The idea came from a 2007 trip Ward and his partner, Michael Klein, took for Klein’s 40th birthday. They flew with 24 friends and family members to Cape Town, South Africa, and, as Ward puts it, “had a really, really wonderful trip.”
All Savvy Navigator trips hit spots Ward has visited. He cites one must-visit spot — a gay-run farm on the country’s Western Cape — as particularly emblematic of what Savvy offers.
“It’s like a scene in ‘Out of Africa,’” Ward says. “No other tour operator would get you there. These are completely unique trips.”
For now, Ward is focusing on gay men and South Africa, but plans to expand his business’s reach to Argentina and Australia soon. He also plans lesbian-tailored trips down the road. Trips run about $7,000 for 12-day treks, though a May South Africa trip (all-inclusive) is priced just under $6,000. Visit www.savvynavigator.com for more information.
Sweet, a new lesbian travel company, has finalized an agreement with Norwegian Cruise Line for a November trip on the 1,972-passenger Norwegian Spirit, which will depart from New Orleans and visit Mexico, Belize and Honduras. Sweet, like Savvy, was founded last year and bills itself as offering “fun-filled, eco-friendly, volunteer-oriented and empowering lesbian travel experiences.”
“A Sweet vacation is intended to motivate guests to achieve their personal professional and philanthropic goals,” its literature states.
Sweet CEO Shannon Wentworth was traveling in Barbados this week and not available for an interview, but did e-mail a comment.
She says everyone is being financially cautious, but gays and lesbians are more economically resilient.

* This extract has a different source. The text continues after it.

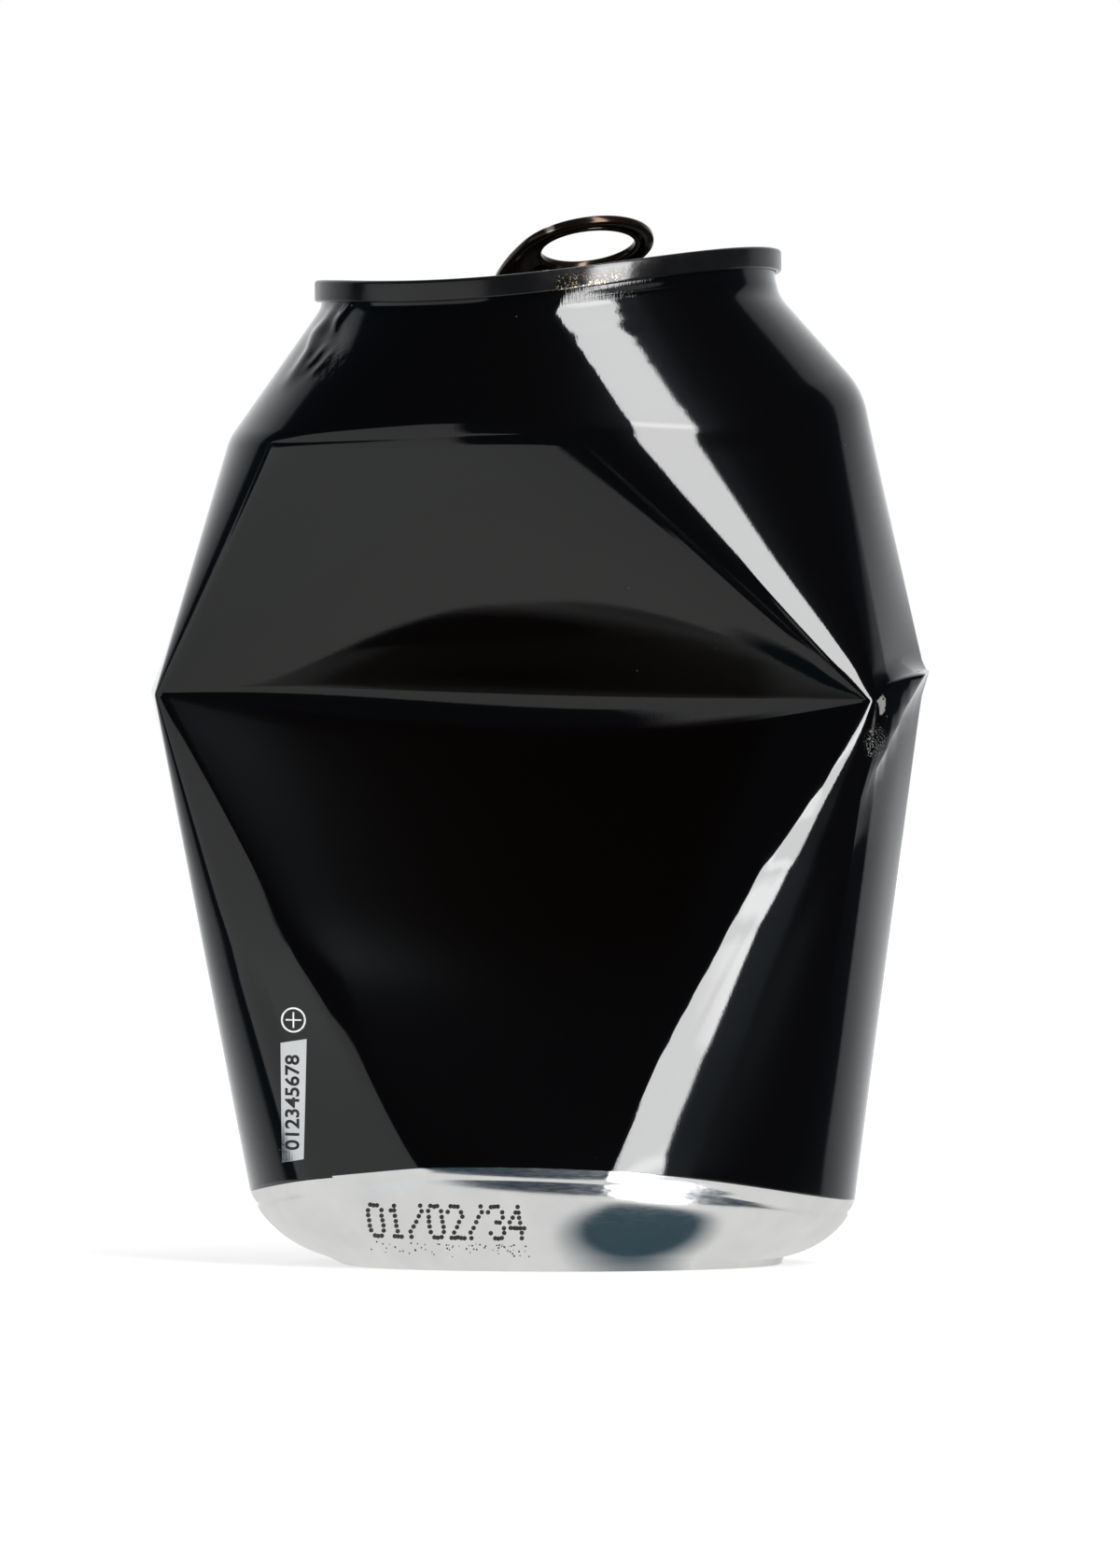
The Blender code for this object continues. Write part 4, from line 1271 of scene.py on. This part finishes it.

“We tend to focus on our careers in our 20s and 30s, which leaves us in more solid position when layoffs happen,” she says in an e-mail. “And gay and lesbian consumers value travel higher than their non-gay counterparts, meaning they plan and save for vacations well in advance. Gays and lesbians relish leisure time. I think you’ll see a lot of other sectors dip among gays and lesbians before you see travel take a significant hit.”